"Exercises practicing the process of completely closing the borders are already being carried out between Slovenia and Croatia, and between Serbia and Macedonia," a source in the European Commission told Danas.
They explained that the border controls entail strict profiling of refugees and migrants, to track who is entering Europe.
"Checking if they are from a war zone; if members of their family are already in the European Union; checking their dialect, stricter control of documents … these are measures that are already being taken," the source said.
The newspaper also reported that Croatia has returned 217 economic migrants to Serbia, after they were deported there from Slovenia.
According to Serbia's N1 TV news network, the returned migrants were transported to the Serbian town of Sid, close to the border with Croatia, where there is a reception center for refugees and migrants traveling on their way to Western Europe.
"The returned migrants protested for some time at the bus station and shouted 'United Nations,' intending to return to Croatia on foot," said N1.
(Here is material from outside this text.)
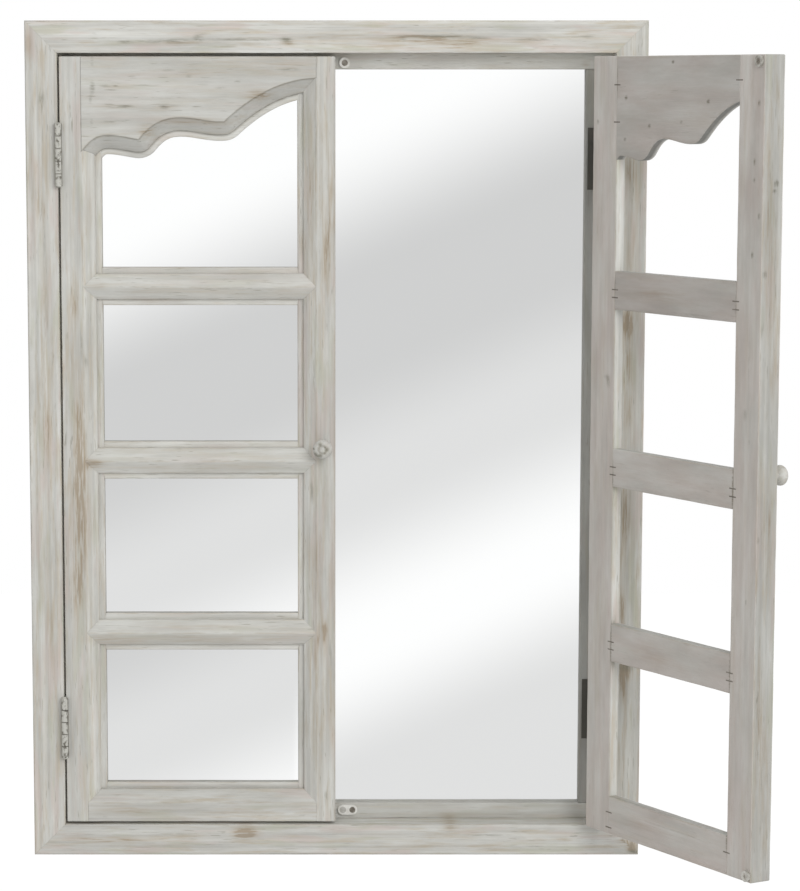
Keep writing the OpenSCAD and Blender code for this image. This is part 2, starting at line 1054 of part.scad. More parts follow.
module right_hinge_stile() { color(wash) open_right() hinge_stile(right_hinges); }
module right_free_stile() { color(wash) open_right() free_stile(); }
module right_top_rail() { color(wash) open_right() top_rail(); }
module right_upper_bar() { color(wash) open_right() bar(2); }
module right_middle_bar() { color(wash) open_right() bar(1); }
module right_lower_bar() { color(wash) open_right() bar(0); }
module right_bottom_rail() { color(wash) open_right() bottom_rail(); }
module right_staples() { color(zinc) open_right() joint_staples(); }
module right_knob() { color(wash) open_right() knob_place() knob(); }
module right_strikes() { color(catch_white) open_right() strike_places() catch_disc(); }
module right_door_leaves() { color(zinc) open_right() door_leaves(right_hinges); }

module right_strike_screws() {
    color(zinc)
        open_right()
            strike_places()
                driven_screw(catch_screw_l);
}

module right_leaf_screws() {
    color(zinc)
        open_right()
            door_leaf_screw_places(right_hinges)
                driven_screw(screw_l);
}

// ---------- Assembly ----------

frame_top();
frame_bottom();
frame_left();
frame_right();
frame_staples();
stop_top();
stop_bottom();
stop_left();
stop_right();
mirror_glass();
backing_board();
board_tabs();
hanger_left();
hanger_right();
hanger_screws();
top_catches();
bottom_catches();
catch_magnets();
catch_screws();
left_frame_leaves();
right_frame_leaves();
frame_leaf_screws();
left_hinge_pins();
right_hinge_pins();
left_hinge_stile();
left_free_stile();
left_top_rail();
left_upper_bar();
left_middle_bar();
left_lower_bar();
left_bottom_rail();
left_staples();
left_knob();
left_strikes();
left_strike_screws();
left_door_leaves();
left_leaf_screws();
right_hinge_stile();
right_free_stile();
right_top_rail();
right_upper_bar();
right_middle_bar();
right_lower_bar();
right_bottom_rail();
right_staples();
right_knob();
right_strikes();
right_strike_screws();
right_door_leaves();
right_leaf_screws();
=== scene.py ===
"""Shutter mirror: a wall mirror in a whitewashed frame, with two open-panel doors in front."""
import json
import math

import bmesh
import bpy
import numpy as np
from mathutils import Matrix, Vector


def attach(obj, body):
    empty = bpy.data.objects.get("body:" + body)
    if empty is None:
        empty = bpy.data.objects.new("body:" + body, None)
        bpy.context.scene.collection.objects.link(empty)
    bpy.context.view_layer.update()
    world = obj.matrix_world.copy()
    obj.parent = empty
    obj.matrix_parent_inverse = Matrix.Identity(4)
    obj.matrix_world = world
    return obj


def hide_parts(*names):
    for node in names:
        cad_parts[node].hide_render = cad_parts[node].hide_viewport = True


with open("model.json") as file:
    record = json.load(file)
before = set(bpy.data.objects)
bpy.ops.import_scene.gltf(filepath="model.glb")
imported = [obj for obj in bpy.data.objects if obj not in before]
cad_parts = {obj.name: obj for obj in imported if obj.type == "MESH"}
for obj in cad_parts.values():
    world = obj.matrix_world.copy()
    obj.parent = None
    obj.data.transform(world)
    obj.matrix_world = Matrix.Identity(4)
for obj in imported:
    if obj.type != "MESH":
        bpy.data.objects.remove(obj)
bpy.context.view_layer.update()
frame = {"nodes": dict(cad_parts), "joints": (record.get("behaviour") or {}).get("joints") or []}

# ---------------------------------------------------------------------------------------
# Studio. The mirror hangs in front of a plain white surround, above a pale floor. One
# large soft lamp stands to the right of the camera, and the surround fills the shadows.
# ---------------------------------------------------------------------------------------
image_w, image_h = 800, 891
focal_px, axis_px = 3190.5, (332.94, 519.63)
camera_at, camera_pitch = (-0.0034, -3.1429, -0.0422), 90 - 7.818
camera_data = bpy.data.cameras.new("camera")
camera_data.sensor_width = 36.0
camera_data.lens = focal_px * camera_data.sensor_width / image_h
camera_data.shift_x = (image_w / 2 - axis_px[0]) / image_h
camera_data.shift_y = (axis_px[1] - image_h / 2) / image_h
camera_data.clip_end = 50
camera = bpy.data.objects.new("camera", camera_data)
camera.location = camera_at
camera.rotation_euler = (math.radians(camera_pitch), 0, 0)
bpy.context.scene.collection.objects.link(camera)
bpy.context.scene.camera = camera
bpy.context.scene.view_settings.view_transform = "Standard"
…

The news network reported that the migrants complained that they had been forcibly removed from Croatia and sent to Serbia, and said that their documents were destroyed.
"According to all the agreements and procedures of our country and countries of the region we are returning them back to where they have come from, because they are not refugees from war zones," the interior ministry said.
Serbia's Minister for Work and Employment Aleksandar Vulin said that the countries of the region need to reach agreement on the deportation of migrants, and that more returnees would not be allowed to enter Serbia from Croatia because that country "already checks migrants at the entrance to its territory."
"So if Slovenia or any another border doesn't let the migrants through, they have to cope with that themselves," said Vulin.
Vulin added that police chiefs from across the region are meeting on Thursday to discuss the situation and how to better coordinate their operations, and confirmed that Serbia and Macedonia have also increased control at their border.
"It is new that people who were accepted in Europe, who even got as far as Slovenia and Austria, are returned back along the chain," Djurovic said.
"That wasn't the case with Slovenia before, only with Croatia. These measures reveal another way of tightening and restricting people's passage on the migration route."
Djurovic commented on the Serbian government's recent statement that the country could take up to 6,000 refugees. That figure represents the number of people who pass through the country every two or three days, and who could possibly be forced to stay in the country if others close their borders.
"Serbia hasn't got experience of that. That means a whole system of social and healthcare support, then opportunities for employment, schooling, accommodation and more importantly, working with local communities who might be able to accept these people."
While highlighting the complications of integrating six thousand refugees, who did not want to end up in Serbia, Djurovic said that "six thousand is at least a number you can work with."
He warned that the country could be faced with more migrants if people are returned along the Balkan migration route to Serbia, or if Serbia becomes a destination for those trying to avoid restrictions in Macedonia and Greece.